J’invite l’ensemble des États à donner suite aux principaux engagements pris lors de la Conférence mondiale de 2014, notamment l’adoption de plans nationaux d’action. Une résolution de l’Assemblée générale relative à la participation des représentants des peuples autochtones aux réunions des Nations Unies est en cours de préparation et je vous encourage à la soutenir.

L’engagement a besoin de défenseurs. De nombreux défenseurs reconnus des droits des peuples autochtones sont ici aujourd’hui et je les assure de mon plus profond respect. D’autres ici présents sont nouveaux.
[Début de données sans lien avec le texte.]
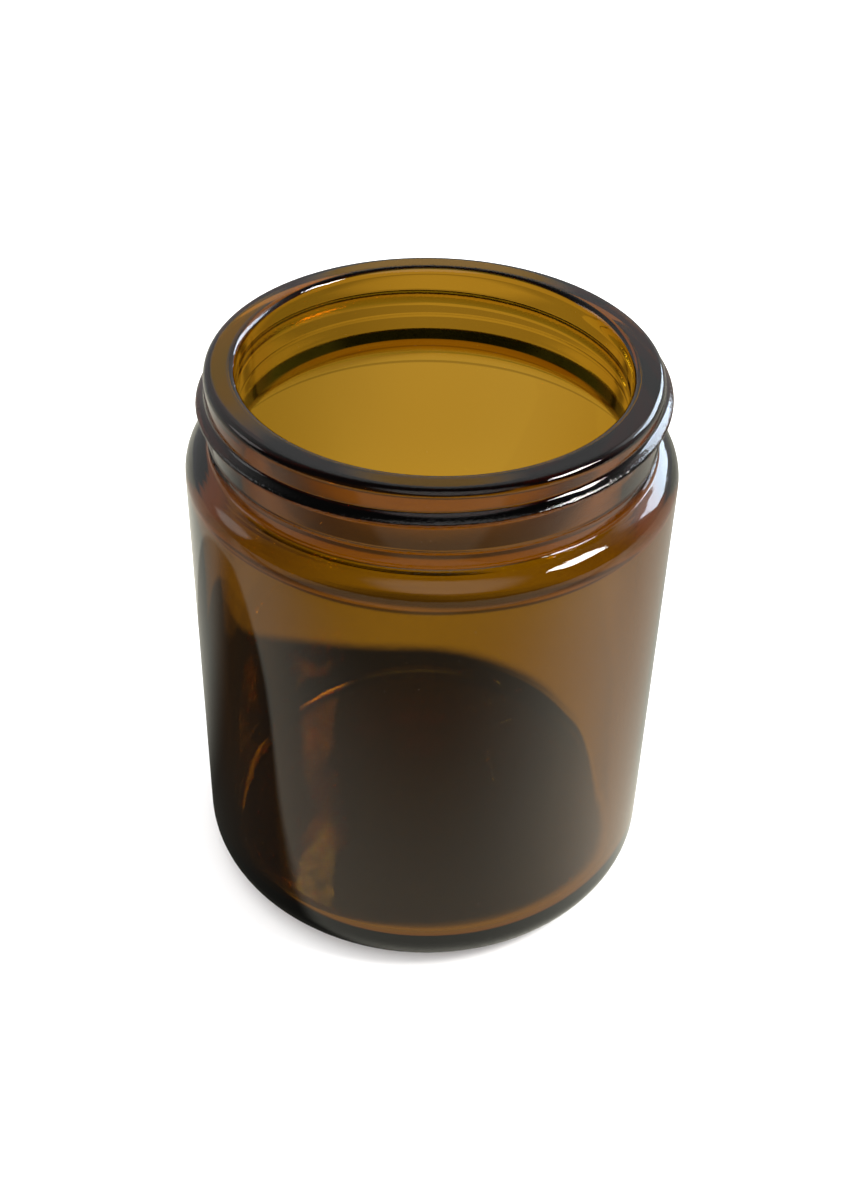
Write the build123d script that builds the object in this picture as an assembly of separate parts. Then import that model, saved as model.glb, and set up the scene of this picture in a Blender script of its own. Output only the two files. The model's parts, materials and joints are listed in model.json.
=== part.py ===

Je souhaite la bienvenue aux boursiers du Programme 2017 de bourses destinées aux autochtones du HCDH et j’espère que les connaissances acquises ici à Genève vous convaincront de devenir les agents du changement dans vos pays respectifs. Le HCDH continuera de soutenir ce programme de formation.

Nous nous félicitons également du soutien fourni au Fonds de contributions volontaires des Nations Unies pour les populations autochtones qui a aidé de nombreux bénéficiaires à assister à cette session.

Nous devons intensifier notre action pour promouvoir les droits des peuples autochtones. Nous tous – experts, ONG, représentants des États, jeunes et vieux – devons faire en sorte que cette question devienne enfin une priorité comme elle aurait dû toujours l’être. Une décennie s’est déjà écoulée: puisse la deuxième décennie de l’histoire de la Déclaration voir sa mise en œuvre énergique et la concrétisation significative des droits des peuples autochtones.